ピアノで始まる音楽も良い。川の流れや自然の姿とマッチしてる。

日本人の四季を静かに認める繊細さが、ピアノ音楽と静かに水面を見つめる映像に投影されている。

現代のタクシードライバーのように、目的地まで運ぶことを仕事とする船頭トイチ。
トイチはお客たちの話を聞いていないようで聞いている。
間も無く橋ができることを話す村人たちの言葉に、トイチは無関心のように振る舞うが、心の中には村人を刺し回りたいほどの不安と恐怖を抱えていた。

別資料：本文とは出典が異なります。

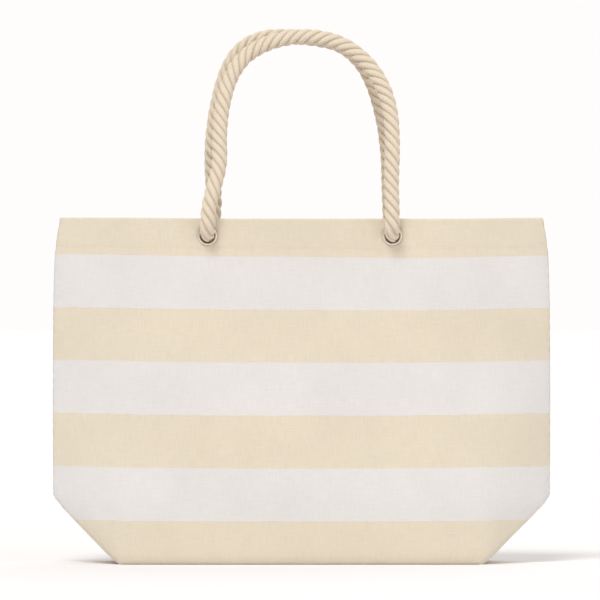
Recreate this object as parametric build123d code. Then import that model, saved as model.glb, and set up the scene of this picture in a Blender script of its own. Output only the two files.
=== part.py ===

あまり自分の言葉で語らないトイチの物語を『ある船頭の話』とするタイトルが良かった。

トイチの柄本明さん、すごい。
ずば抜けて「生きてる」と思った。
視線と腹から出る言葉と。演者それぞれが役を生きてる量の違いがあった感じがする。

白い布を被った少年(川の怨霊?)の登場シーンは毎回なんだか納得がいかなかった。言葉が聞こえない方がよかったのでは。全体を通して、行間を読むような演出だったから、直接「俺は怨霊だ」みたいな言葉が聞こえたのはあまり納得がいかない。

エンドロールの、雪の積もる山の間の雄大な川を下る舟がゆっくり確実に進んでいてうわ〜良いなあと思った。ふうとトイチの表情が見えるようだった。彼らの決心が見える。